I often do teach Jane Eyre in such a class. And I think maybe you're right that I should do it again. I was completely *obsessed* with Hardy in high school, so I didn't know that he's a hard sell for undergrads, but I know they they like JE, and maybe paired with LA Confidential (which does have a "happy" ending, at least) maybe they won't sentimentalized the J & R relationship so much. (OK, so Jane is no Lynn the whore, but Rochester is more Bud White than they're usually willing to admit. They often want to make him into Darcy from P & P.) And both books often alternative models of masculinity to talk about (St John vs. Rochester, the Guy Pierce character vs. Bud White).
OK, you've convinced me.
Ceirseach -- I was planning on doing Brokeback Mountain! Yay! Great mind think alike!
It's probably not what you're looking for -- among other things, it's a novella -- But H.G. Wells's The Time Machine is quite teachable, has wonderfully perverse desires (an Edenic garden with a sphinx in the middle offering a knowledge of good and evil that leads back directly to one's self, a twisted, patronizing "love" story, and a sense of the death of the world changing the understanding of human death) might make it fit, maybe.
I'm delurking to add a suggestion, albeit slightly late. What about "Rappaccini's Daughter" for a short story? Death and desire intermingled...and if students come to it knowing only "The Scarlet Letter," as I did, they'll get to see Hawthorne in a whole new light.
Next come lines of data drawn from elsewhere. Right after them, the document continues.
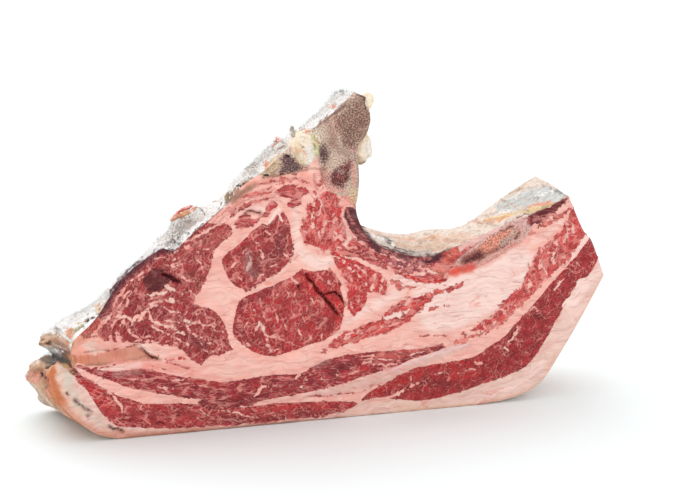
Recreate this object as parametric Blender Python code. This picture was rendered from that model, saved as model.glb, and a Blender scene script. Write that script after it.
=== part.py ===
"""A thick bone-in rib steak, standing on its fat edge.

The steak is one slice through the rib of an aged side of beef. Its cut face is
drawn flat, in millimetres: X runs along the slice, from the lobe of fat at the
back of the animal to the rib end, and Z runs up from the floor. Every piece is
an outline on that drawing. The drawing is carried through the thickness of the
slice, along Y, and drifts a little on the way, because the trimmed back of the
slice lies lower than its front.
"""

import math
from dataclasses import dataclass

import bpy
import bmesh
from mathutils import Vector, noise

MM = 0.001
THICKNESS = 64.0
GAP = 0.3
BODY_STEP = 6.5
PIECE_STEP = 6.0
DEPTH_STEPS = 8
OVERSHOOT = 0.05

# The sawn and trimmed side along the backbone is nearly a plane on the drawing.
MEDIAL_NORMAL = Vector((-0.62, 0.78))
MEDIAL_EDGE = 168.0
MEDIAL_ROOT = 110.0
MEDIAL_TAPER = -12.0

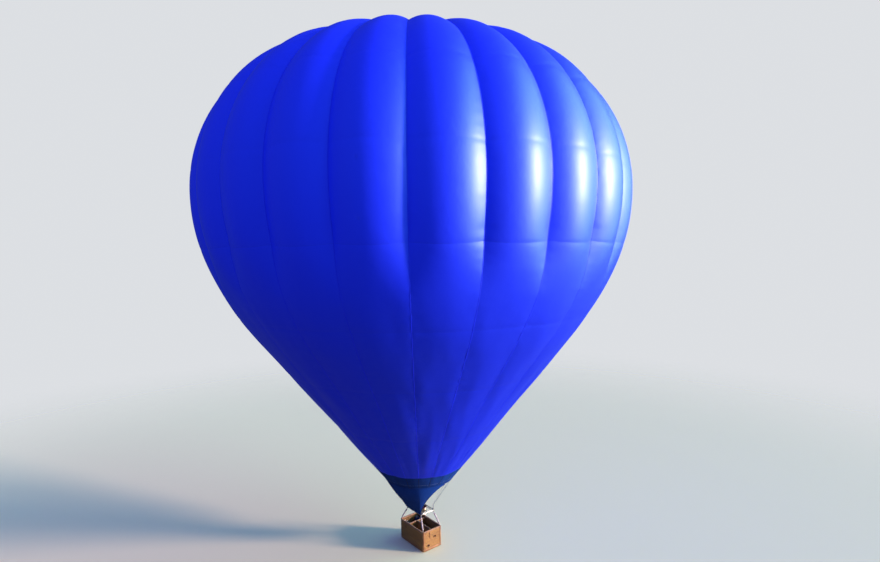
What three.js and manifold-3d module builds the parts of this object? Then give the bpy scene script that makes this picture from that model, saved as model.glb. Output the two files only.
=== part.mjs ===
// A hot air balloon: a lobed fabric envelope of 24 gores, a scoop, a gimballed double burner
// and a wicker basket. Millimetres, +Z up, +X along the basket's long side.
// The origin is the centre of the envelope's widest circle, where the air carries the balloon.
import * as THREE from "three";
import { mergeVertices } from "three/addons/utils/BufferGeometryUtils.js";
import Module from "manifold-3d";

const wasm = await Module();
wasm.setup();

// Driving dimensions
const GAP = 0.3;
const GORES = 24;
const LOBE_STEPS = 3;
const SHELL = 10;
const WIDEST_RADIUS = 10800;
const UPPER_ARC = { radius: 7420, turn: 66.5 };
const LOWER_ARCS = [
  { radius: 9140, turn: 24.2 },
  { radius: 15300, turn: 14.1 },
];
const LOBE_DEPTH = 0.035;
const LOBE_FADE = { from: -1000, to: -10500, left: 0.1 };
const VENT_RADIUS = 2500;
const VALVE_RADIUS = 2900;
const VALVE_DROP = 16;
const CROWN_RING = { inner: 120, outer: 160, height: 40 };
const TAPE_WIDTH = 30;
const TAPE_GAP = 1.3;
const HUB_RADIUS = 260;
const MOUTH_Z = -14800;
const BAND_HEIGHT = 1020;
const SCOOP = { end: 97.5, corner: 52.5, step: 15, rows: 3, bulge: 90, curve: 0.9, trim: 0.96 };
const FRAME = { length: 1300, width: 900, z: -16700, corner: 110, tube: 46 };
const GIMBAL = { length: 1100, width: 700, corner: 70, tube: 30, pin: 20, hole: 21 };
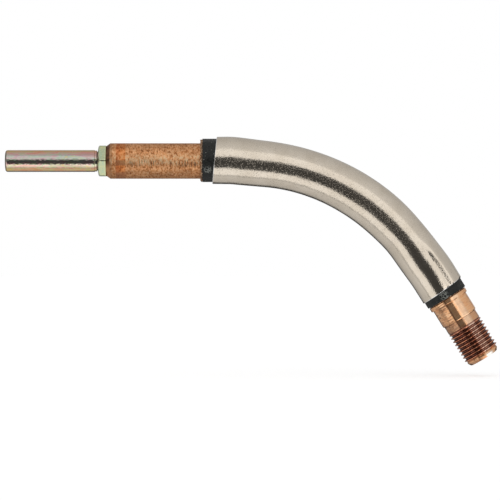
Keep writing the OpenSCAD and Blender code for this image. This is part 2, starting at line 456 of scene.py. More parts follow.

I think Twelfth Night and Streetcar could work well together, in part because I usually teach the latter in terms of performance and story-telling. Sounds like a fun class!
I taught a "Heroes Medieval and Modern" class with an Americanist once and we stuck Beowulf (in trans, natch) and Garner's Grendel together.
Don't teach Hardy. Just don't. I shudder. When I do intro to lit I end up with Life of Pi, which is very hopeful and sweet but gives you the option of cynical nastiness if you are so inclined (In fact that is the point). Good luck with this; sounds like fun.